One possible hint of an explanation might be his BABIP, which has pretty consistently gone up from April to May during the last few seasons. On the whole, he has a .290 BABIP in May versus .264 in April. Frustratingly, there isn’t a clear answer as to just why this happens, because BABIP feels like too easy of a scapegoat here: it might be the clearest reason, but it’s still somewhat unsatisfying.

I took a look at what Brooks Baseball might have to offer, and focused first on the batted-ball exit velocities from month to month for his 2015 season:

Month Line Drive Ground Ball Fly Ball Pop Up
4/15 88.88 94.53 88.86 90.00
5/15 86.25 86.92 94.75 67.00
6/15 90.43 92.33 92.38 58.00
7/15 95.44 93.43 84.60 81.00
8/15 88.62 91.96 96.13 74.33
9/15 94.67 91.48 90.60 85.00
10/15 81.00 92.29 95.00 69.00

Again, not quite what I was hoping for. I went on to whiff rates and swing rates, and still didn’t see anything that indicated a clear reason as to why Heyward’s numbers can be so different in April compared to May. So I went again to BABIP. Here’s April of 2015:

april babip

And here’s May of 2015:

may babip

There’s enough of a difference there for me to start to question my initial instinct to scoff at BABIP as the explanation. So I tested it against his 2014 season. And, sure enough, it’s very similar. I won’t trot out the charts, because I think you’re seeing where this is going. So far, his BABIP in April 2016 has been higher than years past, and perhaps it’s starting to reflect in a small uptick in his wRC+ and wOBA from the same month last year. Maybe he really has just had bad batted-ball luck in April.

The first two weeks of the season were brutal for Heyward, and after a string of games from April 20 to April 24 in which he had three multi-hit games, it started to look as though May was coming a little early. In his last two games, on Tuesday night and yesterday afternoon, he’s not gotten a hit, but his track record says the tides should start to turn soon.

This ended up being a harder piece to write than I anticipated, because the numbers were stubborn against a clear answer.

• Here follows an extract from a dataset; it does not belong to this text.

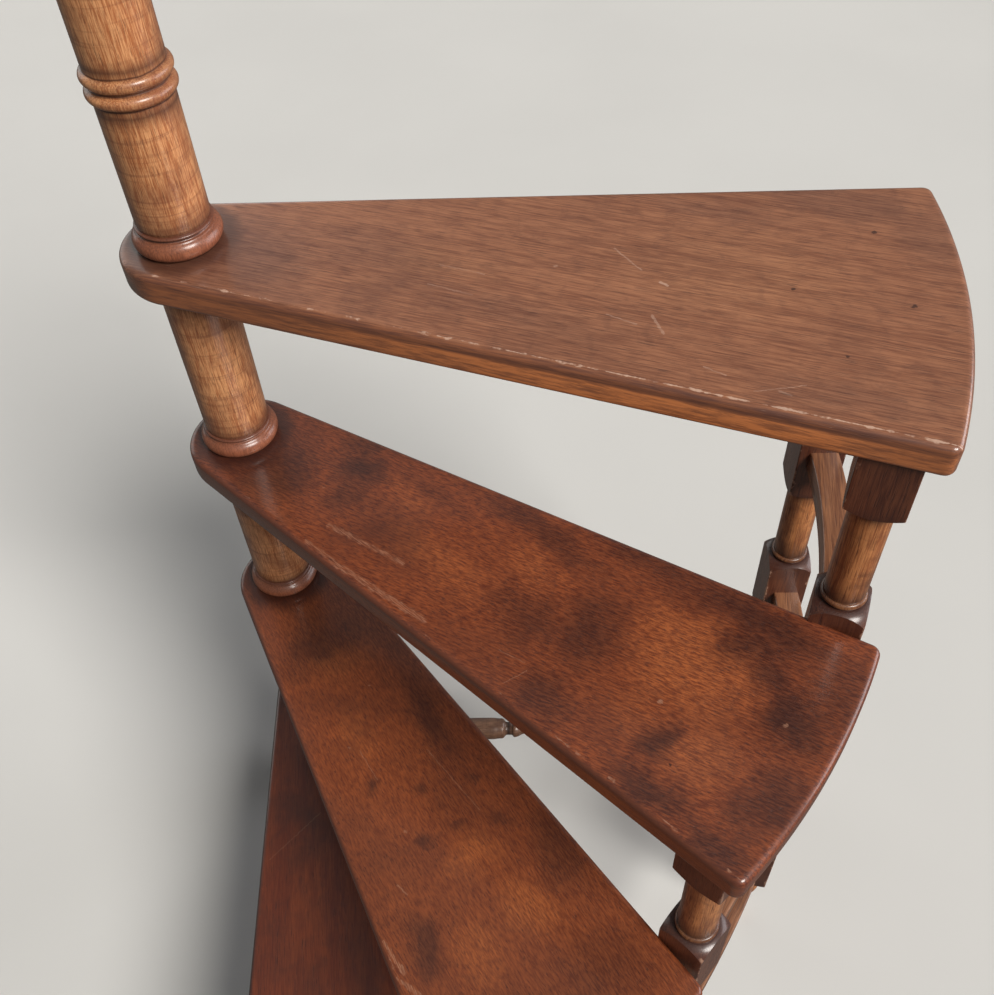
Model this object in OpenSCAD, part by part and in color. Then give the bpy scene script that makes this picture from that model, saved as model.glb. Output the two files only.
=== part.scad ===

Here’s my attempt to categorize, explain, and predict, though baseball resists.

In Stephen King’s 11.22.63, he repeatedly uses the word “obdurate” to describe a past fighting against being changed, and it feels a little apt here, too. Baseball feels a little bit resistant to clear-cut explanation sometimes. And of course, whereas King’s obdurate past was a fully knowable, understandable thing, baseball’s future is opaque to us. BABIP itself is a strange beast to figure out, as it can be hard to explain just why Heyward’s career BABIP goes up nearly thirty points from April to May and almost another thirty points from May to June. Whatever the case, as we watch the final days of this month and savor the wins that just keep coming, keep in mind that we have yet to see even close to the best of what Jason Heyward has to offer. History has shown, over the course of six previous seasons, that his numbers are going to spike as the weather warms and the season enters its second and third months.

But perhaps they won’t, and his numbers will stay low, and we’ll spend the rest of the season scratching our heads in frustration while trying to categorize, label, and explain the problem. But we’ll never quite find it, because maybe baseball is just a little bit obdurate, and a lot opaque.